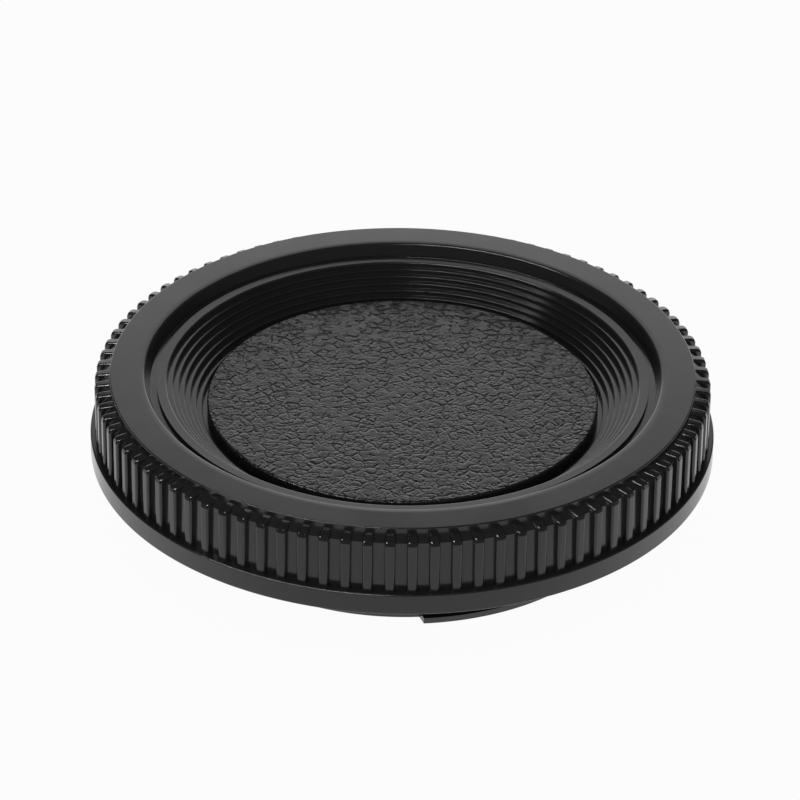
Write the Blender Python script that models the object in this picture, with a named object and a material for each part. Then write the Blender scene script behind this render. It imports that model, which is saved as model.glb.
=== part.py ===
# A camera body cap: one moulded plastic cap with a ribbed grip, a stepped recess and a
# bayonet collar, and a leather disc glued to the floor of the recess.
# The cap stands on the end of its collar, with its axis on +Z and z = 0 at that end.

import math

import bmesh
import bpy
from mathutils import Matrix, Vector

MM = 0.001

# Heights, from the end of the collar up
COLLAR_LENGTH = 6.64 * MM
FLANGE_HEIGHT = 2.16 * MM
RIB_HEIGHT = 5.67 * MM
NECK_HEIGHT = 0.57 * MM

# Outer steps, from the flange inwards
FLANGE_RADIUS = 31.07 * MM
FLANGE_EDGE_ROUND = 0.15 * MM
LEDGE_WIDTH = 0.53 * MM
NECK_STEP = 0.94 * MM
NECK_CHAMFER_DROP = 0.49 * MM
NECK_CHAMFER_START = 0.62 * MM

# Grip ribs
RIB_COUNT = 90
RIB_DEPTH = 0.57 * MM
RIB_FACE_WIDTH = 1.00 * MM
RIB_BASE_WIDTH = 1.04 * MM
RIB_TOP_SLOPE = 6.5
RIB_SHOULDER_ROUND = 0.42 * MM
RIB_EDGE_ROUND = 0.25 * MM
RIB_ROOT = 0.30 * MM
GROOVE_DRAFT = 0.09 * MM

# Top annulus, and the recess from there inwards
TOP_FACE_WIDTH = 3.41 * MM
RECESS_WALL_DRAFT = 0.52 * MM
OUTER_GROOVE_DEPTH = 1.35 * MM
OUTER_GROOVE_WIDTH = 0.72 * MM
RING_RISE = 0.35 * MM
RING_WIDTH = 1.01 * MM
STEP_COUNT = 6
STEP_TREAD = 0.575 * MM
STEP_RISER = 0.505 * MM
FLOOR_DROP = 0.47 * MM

# Underside
SEAT_WIDTH = 9.55 * MM
COLLAR_WALL = 1.50 * MM
COLLAR_LAND = 1.60 * MM
RIM_WALL = 1.90 * MM
CHANNEL_ROOF = 3.00 * MM
FLOOR_THICKNESS = 1.60 * MM

# Bayonet lugs on the end of the collar
LUG_COUNT = 3
LUG_REACH = 1.18 * MM
LUG_THICKNESS = 0.60 * MM
LUG_ROOT = 0.60 * MM
LUG_START = 274.6
LUG_ARC = 52.0
LUG_RAMP = 1.3

# Leather disc
DISC_EDGE_CLEARANCE = 0.50 * MM
DISC_THICKNESS = 1.02 * MM
DISC_EDGE_ROUND = 0.22 * MM
GLUE_GAP = 0.30 * MM

# Facets
TURN_STEPS = RIB_COUNT
DISC_STEPS = 64
LUG_STEPS = 13
EDGE_STEPS = 1
SHOULDER_STEPS = 2
MERGE_DISTANCE = 0.001 * MM

# Levels worked out from the heights
SEAT_Z = COLLAR_LENGTH
LEDGE_Z = SEAT_Z + FLANGE_HEIGHT
RIB_TOP_Z = LEDGE_Z + RIB_HEIGHT
TOP_Z = RIB_TOP_Z + NECK_HEIGHT
OUTER_GROOVE_Z = TOP_Z - OUTER_GROOVE_DEPTH
RING_Z = OUTER_GROOVE_Z + RING_RISE
FLOOR_Z = RING_Z - STEP_COUNT * STEP_RISER - FLOOR_DROP

# Radii worked out from the flange inwards
RIB_FACE_RADIUS = FLANGE_RADIUS - LEDGE_WIDTH
GROOVE_RADIUS = RIB_FACE_RADIUS - RIB_DEPTH
NECK_RADIUS = GROOVE_RADIUS - NECK_STEP
TOP_INNER_RADIUS = NECK_RADIUS - TOP_FACE_WIDTH
WALL_FOOT_RADIUS = TOP_INNER_RADIUS - RECESS_WALL_DRAFT
RING_OUTER_RADIUS = WALL_FOOT_RADIUS - OUTER_GROOVE_WIDTH
RING_INNER_RADIUS = RING_OUTER_RADIUS - RING_WIDTH
FLOOR_RADIUS = RING_INNER_RADIUS - STEP_COUNT * STEP_TREAD
COLLAR_RADIUS = FLANGE_RADIUS - SEAT_WIDTH


def clear_scene():
    for old in list(bpy.data.objects):
        bpy.data.objects.remove(old)


def make_material(name, colour, roughness):
    material = bpy.data.materials.new(name)
    material.use_nodes = True
    shader = material.node_tree.nodes["Principled BSDF"]
    shader.inputs["Base Color"].default_value = (*colour, 1.0)
    shader.inputs["Roughness"].default_value = roughness
    shader.inputs["Metallic"].default_value = 0.0
    return material


def arc(centre_r, centre_z, radius, start, end, steps):
    # Points (radius from the axis, height) of a rounded corner, angles in degrees.
    points = []
    for i in range(steps + 1):
        angle = math.radians(start + (end - start) * i / steps)
        points.append((centre_r + radius * math.cos(angle), centre_z + radius * math.sin(angle)))
    return points


def turn(mesh, profile, steps, start_angle):
    # Revolves a profile that begins and ends on the axis into a closed body.
    across = Vector((math.cos(start_angle), math.sin(start_angle), 0.0))
    ring = [mesh.verts.new(across * r + Vector((0.0, 0.0, z))) for r, z in profile]
    edges = [mesh.edges.new(pair) for pair in zip(ring, ring[1:])]
    bmesh.ops.spin(
        mesh, geom=ring + edges, cent=(0.0, 0.0, 0.0), axis=(0.0, 0.0, 1.0),
        angle=math.tau, steps=steps, use_merge=True,
    )
    bmesh.ops.remove_doubles(mesh, verts=mesh.verts, dist=MERGE_DISTANCE)
    bmesh.ops.recalc_face_normals(mesh, faces=mesh.faces)


def copy_round(mesh, count):
    # Repeats the shape in the mesh at equal angles round the axis.
    shape = mesh.verts[:] + mesh.edges[:] + mesh.faces[:]
    for i in range(1, count):
        copy = bmesh.ops.duplicate(mesh, geom=shape)["geom"]
        copied = [item for item in copy if isinstance(item, bmesh.types.BMVert)]
        turned = Matrix.Rotation(math.tau * i / count, 3, "Z")
        bmesh.ops.rotate(mesh, verts=copied, cent=(0.0, 0.0, 0.0), matrix=turned)


def make_object(name, mesh, material):
    data = bpy.data.meshes.new(name)
    mesh.to_mesh(data)
    mesh.free()
    data.materials.append(material)
    data.shade_smooth()
    data.set_sharp_from_angle(angle=math.radians(30.0))
    made = bpy.data.objects.new(name, data)
    bpy.context.scene.collection.objects.link(made)
    return made


def join_solid(target, tool):
    # The tool stays in the scene as a hidden guide, fused to the target by the modifier.
    fuse = target.modifiers.new("join_" + tool.name, "BOOLEAN")
    fuse.operation = "UNION"
    fuse.solver = "EXACT"
    fuse.object = tool
    tool.hide_render = True
    tool.display_type = "WIRE"


def underside_profile():
    hollow_radius = COLLAR_RADIUS - COLLAR_WALL
    ceiling_z = FLOOR_Z - FLOOR_THICKNESS
    channel_inner = COLLAR_RADIUS + COLLAR_LAND
    channel_outer = GROOVE_RADIUS - RIM_WALL
    roof_z = OUTER_GROOVE_Z - CHANNEL_ROOF
    return [
        (0.0, ceiling_z),
        (hollow_radius, ceiling_z),
        (hollow_radius, 0.0),
        (COLLAR_RADIUS, 0.0),
        (COLLAR_RADIUS, SEAT_Z),
        (channel_inner, SEAT_Z),
        (channel_inner, roof_z),
        (channel_outer, roof_z),
        (channel_outer, SEAT_Z),
    ]


def outer_profile():
    edge_r = FLANGE_RADIUS - FLANGE_EDGE_ROUND
    low_edge = arc(edge_r, SEAT_Z + FLANGE_EDGE_ROUND, FLANGE_EDGE_ROUND, -90.0, 0.0, EDGE_STEPS)
    high_edge = arc(edge_r, LEDGE_Z - FLANGE_EDGE_ROUND, FLANGE_EDGE_ROUND, 0.0, 90.0, EDGE_STEPS)
    chamfer_top = TOP_Z - NECK_CHAMFER_START
    return low_edge + high_edge + [
        (GROOVE_RADIUS + GROOVE_DRAFT, LEDGE_Z),
        (GROOVE_RADIUS, chamfer_top - NECK_CHAMFER_DROP),
        (NECK_RADIUS, chamfer_top),
        (NECK_RADIUS, TOP_Z),
    ]


def recess_profile():
    points = [
        (TOP_INNER_RADIUS, TOP_Z),
        (WALL_FOOT_RADIUS, OUTER_GROOVE_Z),
        (RING_OUTER_RADIUS, OUTER_GROOVE_Z),
        (RING_OUTER_RADIUS, RING_Z),
        (RING_INNER_RADIUS, RING_Z),
    ]
    for i in range(STEP_COUNT):
        edge_r = RING_INNER_RADIUS - i * STEP_TREAD
        tread_z = RING_Z - (i + 1) * STEP_RISER
        points += [(edge_r, tread_z), (edge_r - STEP_TREAD, tread_z)]
    return points + [(FLOOR_RADIUS, FLOOR_Z), (0.0, FLOOR_Z)]


def make_ribs(material):
    # Each rib is a prism with a sloping top, a rounded shoulder and rounded side edges.
    root_radius = NECK_RADIUS - RIB_ROOT
    flank_slope = (RIB_BASE_WIDTH - RIB_FACE_WIDTH) / 2 / RIB_DEPTH
    face_half = RIB_FACE_WIDTH / 2
    root_half = face_half + (RIB_FACE_RADIUS - root_radius) * flank_slope
    mesh = bmesh.new()
    plan = [
        (root_radius, -root_half),
        (RIB_FACE_RADIUS, -face_half),
        (RIB_FACE_RADIUS, face_half),
        (root_radius, root_half),
    ]
    foot_z = LEDGE_Z - RIB_ROOT
    foot = mesh.faces.new([mesh.verts.new((x, y, foot_z)) for x, y in plan])
    raised = bmesh.ops.extrude_face_region(mesh, geom=[foot])["geom"]
    head = [item for item in raised if isinstance(item, bmesh.types.BMVert)]
    slope = math.tan(math.radians(RIB_TOP_SLOPE))
    for v in head:
        v.co.z = RIB_TOP_Z - (v.co.x - NECK_RADIUS) * slope
    shoulder = [
        edge for edge in mesh.edges
        if all(v in head and v.co.x > (root_radius + RIB_FACE_RADIUS) / 2 for v in edge.verts)
    ]
    bmesh.ops.bevel(
        mesh, geom=shoulder, offset=RIB_SHOULDER_ROUND, affect="EDGES",
        segments=SHOULDER_STEPS, profile=0.5, material=-1,
    )
    bmesh.ops.recalc_face_normals(mesh, faces=mesh.faces)
    flanks = [f for f in mesh.faces if abs(f.normal.y) > abs(f.normal.x) + abs(f.normal.z)]
    sides = [
        edge for edge in mesh.edges
        if sum(face in flanks for face in edge.link_faces) == 1
        and max(v.co.x for v in edge.verts) > root_radius + MERGE_DISTANCE
        and max(v.co.z for v in edge.verts) > foot_z + MERGE_DISTANCE
    ]
    bmesh.ops.bevel(
        mesh, geom=sides, offset=RIB_EDGE_ROUND, affect="EDGES",
        segments=EDGE_STEPS, profile=0.5, material=-1,
    )
    bmesh.ops.recalc_face_normals(mesh, faces=mesh.faces)
    copy_round(mesh, RIB_COUNT)
    return make_object("rib_guide", mesh, material)


def make_lugs(material):
    # An arc-shaped lug with ramped ends, its root sunk in the collar wall.
    start = math.radians(LUG_START)
    root_radius = COLLAR_RADIUS - LUG_ROOT
    tip_radius = COLLAR_RADIUS + LUG_REACH
    across = Vector((math.cos(start), math.sin(start), 0.0))
    mesh = bmesh.new()
    section = [(root_radius, 0.0), (tip_radius, 0.0), (tip_radius, LUG_THICKNESS), (root_radius, LUG_THICKNESS)]
    end = mesh.faces.new([mesh.verts.new(across * r + Vector((0.0, 0.0, z))) for r, z in section])
    bmesh.ops.spin(
        mesh, geom=[end], cent=(0.0, 0.0, 0.0), axis=(0.0, 0.0, 1.0),
        angle=math.radians(LUG_ARC), steps=LUG_STEPS,
    )
    ramp = math.radians(LUG_RAMP)
    for end_angle, lean in ((start, ramp), (start + math.radians(LUG_ARC), -ramp)):
        radial = Vector((math.cos(end_angle), math.sin(end_angle), 0.0))
        tips = [v for v in mesh.verts if (v.co - radial * tip_radius).length < LUG_THICKNESS * 1.01]
        bmesh.ops.rotate(mesh, verts=tips, cent=(0.0, 0.0, 0.0), matrix=Matrix.Rotation(lean, 3, "Z"))
    bmesh.ops.recalc_face_normals(mesh, faces=mesh.faces)
    copy_round(mesh, LUG_COUNT)
    return make_object("lug_guide", mesh, material)


def make_cap_body():
    plastic = make_material("black_plastic", (0.012, 0.012, 0.013), 0.22)
    mesh = bmesh.new()
    profile = underside_profile() + outer_profile() + recess_profile()
    half_pitch = math.pi / RIB_COUNT
    turn(mesh, profile, TURN_STEPS, half_pitch)
    body = make_object("cap_body", mesh, plastic)
    join_solid(body, make_ribs(plastic))
    join_solid(body, make_lugs(plastic))


def make_leather_disc():
    leather = make_material("black_leather", (0.018, 0.018, 0.018), 0.55)
    low_z = FLOOR_Z + GLUE_GAP
    high_z = low_z + DISC_THICKNESS
    radius = FLOOR_RADIUS - DISC_EDGE_CLEARANCE
    rim = arc(radius - DISC_EDGE_ROUND, high_z - DISC_EDGE_ROUND, DISC_EDGE_ROUND, 0.0, 90.0, 2)
    mesh = bmesh.new()
    turn(mesh, [(0.0, low_z), (radius, low_z)] + rim + [(0.0, high_z)], DISC_STEPS, 0.0)
    make_object("leather_disc", mesh, leather)


clear_scene()
make_cap_body()
make_leather_disc()
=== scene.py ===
import math

import bmesh
import bpy
from mathutils import Matrix, Vector, noise


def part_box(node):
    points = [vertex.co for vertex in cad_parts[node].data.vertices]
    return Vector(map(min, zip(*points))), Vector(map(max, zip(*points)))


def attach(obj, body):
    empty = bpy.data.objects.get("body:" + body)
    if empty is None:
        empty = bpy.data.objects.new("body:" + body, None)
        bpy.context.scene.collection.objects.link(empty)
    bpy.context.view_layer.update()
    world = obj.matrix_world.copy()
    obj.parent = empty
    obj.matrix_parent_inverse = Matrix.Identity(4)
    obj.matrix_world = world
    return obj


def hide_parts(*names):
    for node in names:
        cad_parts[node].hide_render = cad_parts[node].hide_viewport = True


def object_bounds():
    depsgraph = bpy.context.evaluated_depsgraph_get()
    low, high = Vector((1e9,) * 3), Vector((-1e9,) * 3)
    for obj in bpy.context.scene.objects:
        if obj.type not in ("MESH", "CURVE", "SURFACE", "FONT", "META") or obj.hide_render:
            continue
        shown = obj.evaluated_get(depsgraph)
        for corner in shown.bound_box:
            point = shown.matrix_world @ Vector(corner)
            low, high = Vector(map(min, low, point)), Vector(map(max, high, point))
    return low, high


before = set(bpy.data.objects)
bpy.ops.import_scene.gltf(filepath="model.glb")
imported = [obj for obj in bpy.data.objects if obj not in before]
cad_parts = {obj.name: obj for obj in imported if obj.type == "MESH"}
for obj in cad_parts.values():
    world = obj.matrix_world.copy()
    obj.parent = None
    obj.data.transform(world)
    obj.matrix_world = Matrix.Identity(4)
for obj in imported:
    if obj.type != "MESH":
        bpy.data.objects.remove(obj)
cadLow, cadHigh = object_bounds()
mm = 0.001
topHeight = cadHigh.z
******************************
Pull every line containing "None" from the material above.

Response to the exercise
    if empty is None:
        empty = bpy.data.objects.new("body:" + body, None)
    obj.parent = None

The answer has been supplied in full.